_Your objective_
Starting at the line containing "for name, (x, y)", copy each line exactly, ending with the line containing "cad_parts[node].hide_render = cad_parts[node].hide_viewport". Leave out everything else.

•••••

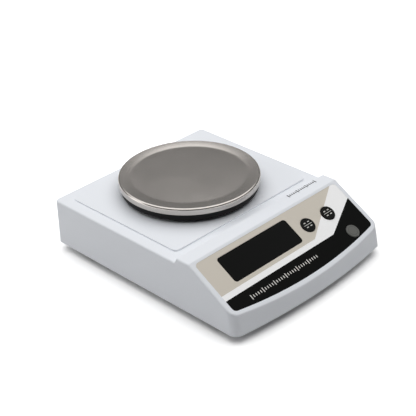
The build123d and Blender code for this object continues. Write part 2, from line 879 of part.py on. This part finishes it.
def data_port():
    flange_y = half_depth - 0.3 - data_shell_length
    body = data_shell(0, data_shell_length, half_depth - 0.3)
    body -= data_shell(-0.6, data_shell_length - 1, half_depth - 0.3 + 0.01)
    flange_z = socket_z - data_flange_height / 2
    body += block(data_x, flange_y - 0.5, flange_z, data_flange_width, 1.0, data_flange_height)
    body_y = flange_y - 1 - data_body_depth / 2
    body += block(data_x, body_y, board_top, data_shell_width, data_body_depth, socket_axis_rise + 3)
    for x in data_post_places():
        body -= Pos(x, flange_y, socket_z) * Rot(90, 0, 0) * Cylinder(1.4, 10)
    for row, count in ((1.4, 5), (-1.4, 4)):
        for index in range(count):
            x = data_x + (index - (count - 1) / 2) * 2.77
            pin = Pos(x, flange_y - 0.1, socket_z + row) * Rot(-90, 0, 0)
            body += pin * extrude(RegularPolygon(0.5, 6), amount=4.5)
    return body


def data_post_places():
    return [data_x - data_post_spacing / 2, data_x + data_post_spacing / 2]


def data_port_posts():
    flange_y = half_depth - 0.3 - data_shell_length
    hexagon = RegularPolygon(data_post_radius, 6, major_radius=False)
    length = back_wall_y - flange_y - 0.1
    nut = extrude(hexagon, amount=length) + Cylinder(1.35, 5, align=hanging)
    return [Pos(x, flange_y, socket_z) * Rot(-90, 0, 0) * nut for x in data_post_places()]


def cell_cable():
    """From the fixed end of the cell to its socket on the main board."""
    middle = cell_floor + cell_height / 2
    socket_face = cell_socket_y + cell_socket_depth / 2
    entry = board_top + 2.5
    start = (cell_width / 2, fixed_end_y, middle)
    corner = (cell_socket_x, fixed_end_y, middle)
    drop = (cell_socket_x, (socket_face + fixed_end_y) / 2 + 1, entry)
    path = FilletPolyline(start, corner, drop, (cell_socket_x, socket_face, entry), radius=cable_bend)
    section = Plane(origin=start, z_dir=(1, 0, 0)) * Circle(cable_radius)
    return sweep(section, path=path)


def display_cable():
    """Flat cable from the back of the display board to the main board's front edge."""
    front = board_back - main_board_length
    start = on_panel((ribbon_x, ribbon_row), display_board_depth + board_thickness + 4.6).position
    points = [
        (ribbon_x, start.Y, start.Z),
        (ribbon_x, start.Y + 5, board_top),
        (ribbon_x, front - 12, board_top - 1),
        (ribbon_x, front - 0.4, board_top + 2.2),
    ]
    path = FilletPolyline(*points, radius=3)
    section = Rectangle(ribbon_width, ribbon_thickness)
    return sweep(Plane(origin=path @ 0, x_dir=(1, 0, 0), z_dir=path % 0) * section, path=path)


def display_cable_plug():
    plug = Box(ribbon_width + 3, 5, 4, align=hanging)
    return on_panel((ribbon_x, ribbon_row), display_board_depth + board_thickness) * plug


os.makedirs("parts", exist_ok=True)
save("top_housing", top_housing())
save("base_plate", base_plate())
save("control_overlay", control_overlay())
save("display_window", display_window())
save("led_module", led_module())
save("display_board", display_board())
save("display_board_screws", *display_board_screws())
save("tact_switches", *[tact_switch(place) for place, radius in keys.values()])
for name, (place, radius) in keys.items():
    save(name, key_cap(place, radius))
    save(f"{name}_plunger", switch_plunger(place))
save("load_cell", load_cell())
save("strain_gauges", *strain_gauges())
save("cell_spacer", cell_spacer())
save("cell_bolts", *cell_bolts())
save("load_carrier", load_carrier())
save("carrier_bolts", *carrier_bolts())
save("hook_stirrup", hook_stirrup())
save("stirrup_screws", *stirrup_screws())
save("below_hook", below_hook())
save("overload_stop_screw", overload_stop_screw())
save("overload_stop_nut", overload_stop_nut())
save("port_cover", port_cover())
save("port_cover_screw", port_cover_screw())
for name, (x, y) in feet.items():
    save(f"foot_wheel_{name}", foot_wheel(x, y))
    save(f"foot_pad_{name}", foot_pad(x, y))
save("foot_inserts", *foot_inserts())
save("housing_screws", *housing_screw_group())
save("pan_support", pan_support())
save("support_pads", *support_pads())
save("weighing_pan", weighing_pan())
save("main_board", main_board())
save("main_board_screws", *main_board_screws())
save("main_board_parts", *main_board_parts())
save("dc_inlet", dc_inlet())
save("data_port", data_port())
save("data_port_posts", *data_port_posts())
save("cell_cable", cell_cable())
save("display_cable", display_cable())
save("display_cable_plug", display_cable_plug())
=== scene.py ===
import bpy
import json
import math
from mathutils import Matrix, Vector


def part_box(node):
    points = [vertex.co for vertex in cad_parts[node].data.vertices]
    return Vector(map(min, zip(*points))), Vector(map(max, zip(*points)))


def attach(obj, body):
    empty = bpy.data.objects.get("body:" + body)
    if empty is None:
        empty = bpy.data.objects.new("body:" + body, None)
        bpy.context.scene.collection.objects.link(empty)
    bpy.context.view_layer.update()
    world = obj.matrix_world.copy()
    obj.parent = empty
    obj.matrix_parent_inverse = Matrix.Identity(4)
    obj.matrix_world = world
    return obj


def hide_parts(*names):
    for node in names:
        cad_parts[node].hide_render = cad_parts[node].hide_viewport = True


# Looks of the electronic balance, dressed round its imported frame. Metres, display towards -Y.

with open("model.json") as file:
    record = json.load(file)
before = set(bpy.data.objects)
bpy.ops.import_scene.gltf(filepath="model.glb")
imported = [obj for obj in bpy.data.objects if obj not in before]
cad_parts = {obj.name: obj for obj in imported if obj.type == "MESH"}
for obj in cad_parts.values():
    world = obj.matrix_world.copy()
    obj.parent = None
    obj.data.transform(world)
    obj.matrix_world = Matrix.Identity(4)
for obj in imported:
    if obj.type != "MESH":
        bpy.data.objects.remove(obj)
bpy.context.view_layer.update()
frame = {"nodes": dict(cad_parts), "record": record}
nodes = frame["nodes"]
scene = bpy.context.scene
scene.view_settings.view_transform = "Standard"
mm = 0.001
print("stage: frame loaded,", len(nodes), "nodes")

# Places read off the frame: the pan, and the console's panel by the film that covers it

panLow, panHigh = (Vector(p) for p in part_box("weighing_pan"))
panCentre = (panLow + panHigh) / 2
housingTop = Vector(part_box("top_housing")[1]).z
filmHigh = Vector(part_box("control_overlay")[1])
filmThickness = 0.5 * mm
panelTilt = math.radians(30.1)
panelUp = Vector((0, math.cos(panelTilt), math.sin(panelTilt)))
panelOut = Vector((0, -math.sin(panelTilt), math.cos(panelTilt)))
# Middle of the panel's upper edge
panelEdge = Vector((0, filmHigh.y - filmThickness * math.sin(panelTilt), filmHigh.z))
onPanel = Matrix((Vector((1, 0, 0)), panelUp, panelOut)).transposed().to_4x4()
onPanel.translation = panelEdge


# A key's centre across and up the panel, in mm
def keyPlace(node):
    low, high = (Vector(p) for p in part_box(node))
    place = onPanel.inverted() @ ((low + high) / 2)
    return place.x / mm, place.y / mm


# Camera at the photograph's place

view = {
    "place": (-0.6389, -0.6395, 0.5807),
    "azimuth": -44.324,  # degrees, as the three angles are
    "elevation": 30.588,
    "roll": -2.333,
    "lens": 101.06,  # mm
    "sensorWidth": 36,
    "nearest": 0.01,
}


def addCamera():
    azimuth = math.radians(view["azimuth"])
    elevation = math.radians(view["elevation"])
    roll = math.radians(view["roll"])
    flat = math.cos(elevation)
    back = Vector((math.sin(azimuth) * flat, -math.cos(azimuth) * flat, math.sin(elevation)))
    right = Vector((math.cos(azimuth), math.sin(azimuth), 0))
    up = back.cross(right)
    turnedRight = math.cos(roll) * right + math.sin(roll) * up
    turnedUp = math.cos(roll) * up - math.sin(roll) * right
    data = bpy.data.cameras.new("camera")
    data.lens = view["lens"]
    data.sensor_width = view["sensorWidth"]
    data.clip_start = view["nearest"]
    camera = bpy.data.objects.new("camera", data)
    turned = Matrix((turnedRight, turnedUp, back)).transposed().to_4x4()
    camera.matrix_world = Matrix.Translation(view["place"]) @ turned
    scene.collection.objects.link(camera)
    scene.camera = camera


# Lights and floor

studio = {
    "skyNear": 0.02,  # strength of the sky behind the camera
    "skyFar": 0.27,  # and beyond the balance
    "lamps": {  # place, diameter, power
        "overhead": ((0.12, 0.15, 1.5), 3.2, 36.5),
        "left": ((-1.1, 1.1, 0.5), 1.0, 5.0),
        "right": ((1.1, -1.1, 0.5), 1.0, 0.3),
    },
    "aim": (0, 0, 0.03),  # where the lamps point
    "floorSize": 12.0,
    "floorSeen": 1.45,  # shade of the paper that the camera and reflections see
    "floorLit": 0.6,  # and that the balance gets its light from
}


def addLamp(name, place, diameter, power):
    data = bpy.data.lights.new(name, "AREA")
    data.shape = "DISK"
    data.size = diameter
    data.energy = power
    lamp = bpy.data.objects.new(name, data)
    lamp.location = place
    towards = Vector(studio["aim"]) - Vector(place)
    lamp.rotation_euler = towards.to_track_quat("-Z", "Y").to_euler()
    scene.collection.objects.link(lamp)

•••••

_Correct response_
for name, (x, y) in feet.items():
    save(f"foot_wheel_{name}", foot_wheel(x, y))
    save(f"foot_pad_{name}", foot_pad(x, y))
save("foot_inserts", *foot_inserts())
save("housing_screws", *housing_screw_group())
save("pan_support", pan_support())
save("support_pads", *support_pads())
save("weighing_pan", weighing_pan())
save("main_board", main_board())
save("main_board_screws", *main_board_screws())
save("main_board_parts", *main_board_parts())
save("dc_inlet", dc_inlet())
save("data_port", data_port())
save("data_port_posts", *data_port_posts())
save("cell_cable", cell_cable())
save("display_cable", display_cable())
save("display_cable_plug", display_cable_plug())
=== scene.py ===
import bpy
import json
import math
from mathutils import Matrix, Vector


def part_box(node):
    points = [vertex.co for vertex in cad_parts[node].data.vertices]
    return Vector(map(min, zip(*points))), Vector(map(max, zip(*points)))


def attach(obj, body):
    empty = bpy.data.objects.get("body:" + body)
    if empty is None:
        empty = bpy.data.objects.new("body:" + body, None)
        bpy.context.scene.collection.objects.link(empty)
    bpy.context.view_layer.update()
    world = obj.matrix_world.copy()
    obj.parent = empty
    obj.matrix_parent_inverse = Matrix.Identity(4)
    obj.matrix_world = world
    return obj


def hide_parts(*names):
    for node in names:
        cad_parts[node].hide_render = cad_parts[node].hide_viewport = True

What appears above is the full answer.